Super might be tax efficient but this age group will have to wait at least 15 years before they can get access to it. Paying off your mortgage, Easterby says, "can free up cash flow down the track for things such as super."

Cerexhe takes a different tack. He says this could be a good time for people to trade up - from a home worth, say, $600,000 to one worth $1 million. "Your home is your greatest tax haven," he says.

"If you can afford it, and everything is in place, then I'd be saying, 'Look to move forward and buy yourself a better home, a more valuable home, because they are coming down in price and there is a great taxation benefit' . When you retire you'll be glad that you've got a very valuable home instead of what was your starter home."

THE OLDER EMPTY-NESTERS

The magic word for anyone approaching 60 is super.

"I recommend just putting it straight into super as a non-concessional contribution, so there's no tax on the way in," Easterby says.

The tax advantages of super are impossible to ignore and a windfall is a great way to "top up" your existing pot. He explains why: "[Once you're more than] 60 years of age, any income drawn out of super is tax-free and any earnings in the super fund are also tax-free . that means, if they are working, they can put all their taxable earnings into super and pull it out tax-free on the other side. It just turns it into a zero-tax environment."

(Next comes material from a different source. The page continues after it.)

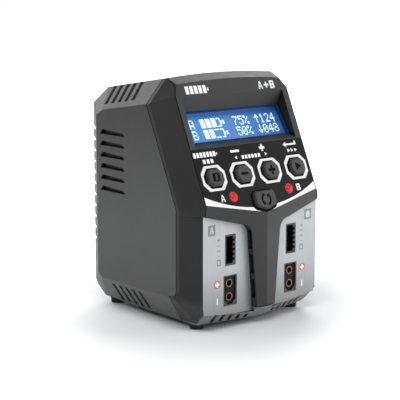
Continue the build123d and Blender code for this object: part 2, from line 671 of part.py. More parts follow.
def make_output_socket(side):
    """Two-pole output: shroud, chamfered core and two gold sleeves."""
    w, h = OUTPUT_HOLE[0] - 0.2, OUTPUT_HOLE[1] - 0.2
    x, z = side * BALANCE_X, OUTPUT_Z
    shroud = block((x - w / 2, x + w / 2), (0.2, 12.0), (z - h / 2, z + h / 2))
    shroud = shroud - along_y(cut_corners(x, z, 4.0, 7.35, 2.6), -1, 9.0)
    shroud = shroud + along_y(cut_corners(x, z, 3.45, 6.85, 2.3), CONTACT_FACE + 0.1, 9.5)
    sleeves = []
    for end in (-1, 1):
        pin_z = CONTACT_Z + end * CONTACT_PITCH / 2
        sleeve = rod((x, CONTACT_FACE, pin_z), (x, CHARGE_BOARD_Y, pin_z), CONTACT_OUTER)
        shroud = shroud - rod((x, 0, pin_z), (x, 13, pin_z), CONTACT_OUTER)
        bore = rod((x, 0, pin_z), (x, CONTACT_FACE + CONTACT_DEPTH, pin_z), CONTACT_BORE)
        sleeves.append(sleeve - bore)
    return shroud, Compound(children=sleeves)


# ---------------------------------------------------------------- inside
def make_charge_board():
    """Upright board that carries the sockets, and what stands on its back."""
    top, low = 3.0, -42.0
    y0, y1 = CHARGE_BOARD_Y, CHARGE_BOARD_Y + BOARD
    outline = [(-40, top), (40, top), (40, -34), (34, low), (-34, low), (-40, -34)]
    PARTS["charge_board"] = along_y(outline, y0, y1)
    PARTS["controller_chip"] = block((-6, 6), (y1, y1 + 1.4), (-14, -2))
    coils = []
    for side in (-1, 1):
        coil = rod((side * 30, y1, -27), (side * 30, y1 + 7, -27), 6.5)
        coils.append(coil - rod((side * 30, y1 + 5, -27), (side * 30, y1 + 8, -27), 3.2))
    PARTS["power_inductors"] = Compound(children=coils)
    cans = []
    for side in (-1, 1):
        for row in range(3):
            x = side * 12
            z = -20 - 8.5 * row
            cans.append(rod((x, y1, z), (x, y1 + 5.6, z), 3.9))
    PARTS["output_capacitors"] = Compound(children=cans)
    chips = []
    for side in (-1, 1):
        for row in range(2):
            x = side * (18 + 12 * row)
            chips.append(block((x - 4.5, x + 4.5), (y1, y1 + 2.2), (-11, -1)))
    PARTS["power_transistors"] = Compound(children=chips)
    plates = []
    for side in (-1, 1):
        x0, x1 = sorted((side * 12.5, side * 35.5))
        plate = block((x0, x1), (y1 + 2.2, y1 + 3.6), (-13, 1))
        for fin in range(6):
            x = side * (14.0 + 3.9 * fin)
            plate = plate + block((x - 0.6, x + 0.6), (y1 + 3.4, y1 + 7.5), (-13, 1))
        plates.append(plate)
    PARTS["output_heat_sink"] = Compound(children=plates)


def make_power_board():
    """Mains supply board on the floor posts, with its large components."""
    z0, z1 = POWER_BOARD_Z, POWER_BOARD_Z + BOARD
    board = block((-38, 38), (21.5, 82), (z0, z1))
    for x, y in power_board_posts():
        board = board - rod((x, y, z0 - 1), (x, y, z1 + 1), 1.35)
    PARTS["power_board"] = board
    glass = rod((-33, 38, z1 + 3.2), (-33, 58, z1 + 3.2), 2.6)
    clips = block((-34.5, -31.5), (40, 41.5), (z1, z1 + 2)) + block((-34.5, -31.5), (54.5, 56), (z1, z1 + 2))
    PARTS["fuse"] = glass + clips
    ring = rod((-22, 53, z1 + 9), (-22, 62, z1 + 9), 9.0) - rod((-22, 50, z1 + 9), (-22, 64, z1 + 9), 3.8)
    PARTS["filter_choke"] = ring
    PARTS["filter_capacitor"] = block((-30, -12), (38, 46), (z1, z1 + 15))
    body = block((-8, 14), (66, 69.6), (z1 + 2, z1 + 18))
    PARTS["rectifier"] = body + block((-6, 12), (67, 68.6), (z1, z1 + 3))
    PARTS["bulk_capacitor"] = rod((-1, 53, z1), (-1, 53, z1 + 34), 9.0) - (
        rod((-1, 53, z1 + 33.6), (-1, 53, z1 + 35), 7.6))
    core = block((12, 32), (30, 60), (z1 + 4, z1 + 30)) - block((11, 33), (36, 54), (z1 + 9, z1 + 25))
    core = core + block((17, 27), (40.5, 49.5), (z1 + 4, z1 + 30))
    PARTS["transformer_core"] = core
    tube = block((13, 31), (37, 53), (z1 + 9.2, z1 + 24.8)) - block((17, 27), (40.5, 49.5), (z1, z1 + 40))
    for x0, x1, x2 in ((9, 12, 13.5), (35, 32, 30.5)):
        flange = block((min(x0, x1), max(x0, x1)), (38, 52), (z1, z1 + 20))
        tube = tube + flange + block((min(x1, x2) - 0.3, max(x1, x2)), (38, 52), (z1 + 9.4, z1 + 20))
    PARTS["transformer_winding"] = tube
    sink = block((35.4, 37.2), (34, 72), (z1, z1 + 34))
    for fin in range(5):
        y = 36 + 8.5 * fin
        sink = sink + block((36.5, 41.0), (y - 0.7, y + 0.7), (z1 + 6, z1 + 34))
    PARTS["primary_heat_sink"] = sink


def make_fan():
    """Cooling fan: square frame with bearing tube on spokes, and a seven-blade rotor."""
    rear = REAR_Y - WALL
    front = rear - FAN_THICK
    middle = (front + rear) / 2
    frame = block((-FAN_SIZE / 2, FAN_SIZE / 2), (front, rear), (FAN_Z - FAN_SIZE / 2, FAN_Z + FAN_SIZE / 2))
    frame = fillet(frame.edges().filter_by(Axis.Y), 3.0)
    frame = frame - rod((0, front - 1, FAN_Z), (0, rear + 1, FAN_Z), 23.5)
    hub = rod((0, front, FAN_Z), (0, front + 2.0, FAN_Z), 12.5)
    for turn in range(3):
        spoke = Rot(0, 120 * turn + 90, 0) * block((10, 24.5), (0, 2.0), (-1.6, 1.6))
        hub = hub + Pos(0, front, FAN_Z) * spoke
    hub = hub + rod((0, front, FAN_Z), (0, front + 9.0, FAN_Z), 4.0)
    frame = frame + hub
    frame = frame - rod((0, front + 1.0, FAN_Z), (0, rear, FAN_Z), FAN_SHAFT + FAN_PLAY)
    for x, z in fan_screw_points():
        frame = frame - rod((x, front - 1, z), (x, rear + 1, z), 1.5)
    PARTS["fan_frame"] = frame
    rotor = rod((0, front + 3.0, FAN_Z), (0, rear - 1.0, FAN_Z), 12.0)
    rotor = rotor - rod((0, front + 2.0, FAN_Z), (0, rear - 2.4, FAN_Z), 5.0)
    rotor = rotor + rod((0, front + 1.6, FAN_Z), (0, rear - 2.0, FAN_Z), FAN_SHAFT)
    blade_plane = Plane(origin=(0, middle, 0), x_dir=(1, 0, 0), z_dir=(0, 0, 1))
    for turn in range(7):
        blade = blade_plane * Pos(0, 0, 17) * Rot(0, 0, 38) * Box(10.5, 1.3, 12.0)
        blade = Rot(0, 360 / 7 * turn, 0) * blade
        rotor = rotor + Pos(0, 0, FAN_Z) * blade
    PARTS["fan_rotor"] = rotor & rod((0, front, FAN_Z), (0, rear, FAN_Z), 22.6)


def make_inlet():
    """Figure-eight mains inlet and its two pins."""
    x, z = INLET_X, INLET_Z
    half = INLET_PITCH / 2
    body = block((x - 9.2, x + 9.2), (REAR_Y - 18, REAR_Y - 0.2), (z - 5.2, z + 5.2))
    body = fillet(body.edges().filter_by(Axis.Y), 2.0)
    for side in (-1, 1):
        lobe = rod((x + side * half, REAR_Y - 13, z), (x + side * half, REAR_Y + 2, z), 3.9)
        body = body - lobe
    body = body - block((x - half, x + half), (REAR_Y - 13, REAR_Y + 2), (z - 3.0, z + 3.0))
    pins = []
    for side in (-1, 1):
        pin = rod((x + side * half, REAR_Y - 22, z), (x + side * half, REAR_Y - 3, z), 1.2)
        body = body - pin
        pins.append(pin)
    PARTS["ac_inlet"] = body
    PARTS["inlet_pins"] = Compound(children=pins)


def lead(points, radius, bend):
    """Round wire along straight runs joined by tangent arcs."""
    path = FilletPolyline(*points, radius=bend)
    start = Plane(origin=path @ 0, z_dir=path % 0)
    return sweep(start * Circle(radius), path=path)


def ribbon(points, thick, half):
    """Flat cable across X, bent at each of its (y, z) points."""
    strip = None
    for (y0, z0), (y1, z1) in zip(points, points[1:]):
        run = Vector(0, y1 - y0, z1 - z0)
        middle = Vector(0, (y0 + y1) / 2, (z0 + z1) / 2)
        slab = Plane(origin=middle, x_dir=run, z_dir=(1, 0, 0)) * Box(run.length, thick, 2 * half)
        strip = slab if strip is None else strip + slab
    for y, z in points[1:-1]:
        strip = strip + rod((-half, y, z), (half, y, z), thick / 2)
    return strip


def make_leads():
    """Insulated wires that stay inside the case."""
    z1 = POWER_BOARD_Z + BOARD
    half = INLET_PITCH / 2
    wires = []
    for side in (-1, 1):
        x = INLET_X + side * half
        points = [(x, REAR_Y - 22, INLET_Z), (x, REAR_Y - 23.8, INLET_Z), (x, REAR_Y - 22.8, z1)]
        wires.append(lead(points, 0.7, 0.8))
    front = REAR_Y - WALL - FAN_THICK
    for x in (21.0, 23.0):
        points = [(x, front, 3.5), (x, front - 4.0, 3.5), (x, front - 4.0, z1)]
        wires.append(lead(points, 0.6, 2.0))
    PARTS["internal_leads"] = Compound(children=wires)
    back = LCD_STACK + BOARD
    board_back = CHARGE_BOARD_Y + BOARD
    route = [lcd_point(-10.0, back), lcd_point(-10.0, back + 5.0),
             (27.0, 22.0), (27.0, 1.5), (board_back, 1.5)]
    PARTS["display_ribbon"] = ribbon(route, 0.5, 12.0)


def make_insulation():
    """Black insulating film that lines the side walls behind the louvres."""
    film = envelope(WALL + 0.3) - envelope(WALL + 0.3 + FILM)
    film = film & block((-60, 60), (41.5, 76.0), (-30.0, 76.0))
    return film - block((-ROOF_HALF, ROOF_HALF), (20, 80), (60, 90))


# ---------------------------------------------------------------- feet and fasteners
def foot_points():
    return [(side * x, y) for side in (-1, 1) for x, y in ((34.0, 12.4), (32.5, 82.0))]


def make_feet():
    """Four rubber feet; the rear pair is set into the rising underside of the case."""
    feet = []
    for x, y in foot_points():
        foot = Cone(FOOT_R - 0.4, FOOT_R, BOTTOM_Z - FLOOR_Z, align=(Align.CENTER, Align.CENTER, Align.MIN))
        foot = Pos(x, y, FLOOR_Z) * foot
        if y > CHARGE_BOARD_Y:
            foot = foot + rod((x, y, BOTTOM_Z - 0.5), (x, y, FOOT_TOP), FOOT_R)
        feet.append(foot)
    return Compound(children=feet)


def make_fasteners():
    """Screws: case, fan and boards."""
    case = screw(2.8, 1.0, CASE_SCREW_R, 6.0)
    PARTS["case_screws"] = Compound(children=[
        Plane(origin=(x, y, BOTTOM_Z + 1.1), z_dir=(0, 0, -1)) * case for x, y in screw_points()])
    fan = screw(2.8, 1.1, 1.45, 9.0)
    PARTS["fan_screws"] = Compound(children=[
        Plane(origin=(x, REAR_Y - 1.2, z), z_dir=(0, 1, 0)) * fan for x, z in fan_screw_points()])
    small = screw(2.1, 1.4, 1.0, 5.0)
    screws = [Pos(x, y, POWER_BOARD_Z + BOARD) * small for x, y in power_board_posts()]
    facing = Plane(origin=panel_plane().origin, x_dir=(1, 0, 0), z_dir=-panel_plane().z_dir)
    for x, u in panel_posts():
        screws.append(facing * Pos(x, -u, BOARD_DEPTH + BOARD) * small)
    PARTS["board_screws"] = Compound(children=screws)


# ---------------------------------------------------------------- build
def build():
    outer = envelope(0.0)
    inner = envelope(WALL)
    core = envelope(WALL + LIP)
    PARTS["rear_shell"] = make_rear_shell(outer, inner)
    PARTS["front_frame"] = make_front_frame(outer, inner, core)
    PARTS["control_fascia"] = make_fascia(outer, inner)
    sheet, crescent, rings = make_label()
    PARTS["keypad_overlay"] = sheet
    PARTS["arc_trim"] = crescent
    PARTS["button_bezels"] = rings
    make_keys()
    make_key_board()
    make_display()
    for name, side in (("a", -1), ("b", 1)):
        PARTS["connector_panel_" + name] = make_connector_panel(side)
        PARTS["balance_socket_" + name], PARTS["balance_pins_" + name] = make_balance_socket(side)
        PARTS["output_socket_" + name], PARTS["output_contacts_" + name] = make_output_socket(side)
    make_charge_board()
    make_power_board()
    make_fan()
    make_inlet()
    make_leads()
    PARTS["insulation_sheet"] = make_insulation()
    PARTS["rubber_feet"] = make_feet()
    make_fasteners()


def export():
    """Write each piece in the resting frame."""
    os.makedirs("parts", exist_ok=True)
    front_y = KEY_CENTRE[0] + (CHANNEL_TIP + CAP_EDGE) * sin(LEAN) - CAP_RISE * cos(LEAN)
    rest = Pos(0, -(REAR_Y + front_y) / 2, -FLOOR_Z)
    for name, shape in PARTS.items():
        export_step(rest * shape, f"parts/{name}.step")


build()
export()
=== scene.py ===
"""Looks of a two-channel balance charger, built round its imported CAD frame."""
import json
from math import cos, pi, radians, sin

import bmesh
import bpy
from mathutils import Matrix, Vector


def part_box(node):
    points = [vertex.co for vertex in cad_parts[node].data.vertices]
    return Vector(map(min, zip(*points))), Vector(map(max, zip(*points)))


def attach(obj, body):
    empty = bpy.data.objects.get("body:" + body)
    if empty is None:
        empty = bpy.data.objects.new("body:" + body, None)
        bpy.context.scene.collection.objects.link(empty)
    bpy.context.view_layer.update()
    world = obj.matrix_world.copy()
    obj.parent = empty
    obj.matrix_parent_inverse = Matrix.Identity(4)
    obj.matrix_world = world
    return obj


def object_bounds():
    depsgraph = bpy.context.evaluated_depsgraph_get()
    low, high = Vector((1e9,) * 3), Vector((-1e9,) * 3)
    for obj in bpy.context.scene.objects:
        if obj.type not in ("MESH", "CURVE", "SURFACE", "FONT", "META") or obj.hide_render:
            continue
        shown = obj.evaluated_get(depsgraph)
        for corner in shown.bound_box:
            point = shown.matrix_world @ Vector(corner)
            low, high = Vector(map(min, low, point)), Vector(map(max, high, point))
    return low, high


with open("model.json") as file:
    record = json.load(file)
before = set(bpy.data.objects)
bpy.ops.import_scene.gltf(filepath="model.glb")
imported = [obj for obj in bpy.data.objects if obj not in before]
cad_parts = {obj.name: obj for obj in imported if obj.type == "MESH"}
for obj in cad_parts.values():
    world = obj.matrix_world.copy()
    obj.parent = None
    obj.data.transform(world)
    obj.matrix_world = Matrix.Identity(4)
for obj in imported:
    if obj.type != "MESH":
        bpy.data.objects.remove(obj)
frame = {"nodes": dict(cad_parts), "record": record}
cad_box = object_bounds()
nodes = frame["nodes"]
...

Anyone in this age group should consult a financial planner to discuss a transition-to-retirement plan and how they can best use the windfall.

Elvy says that many people in this age group don't have enough super and, even if they do, "a windfall like this could help them retire a bit earlier".

Bailey suggests that a couple who are still working might consider investing some of the $50,000 in a term deposit and the rest at-call.

"Let's say they were on $60,000 salary. They could actually salary-sacrifice $20,000 into super and cut their tax down to 15 cents in the dollar instead of 30 cents in the dollar. So on $20,000, that's going to save them $3000."

They could then use some of the windfall to replace their income. But they should seek advice that is specific to their circumstances.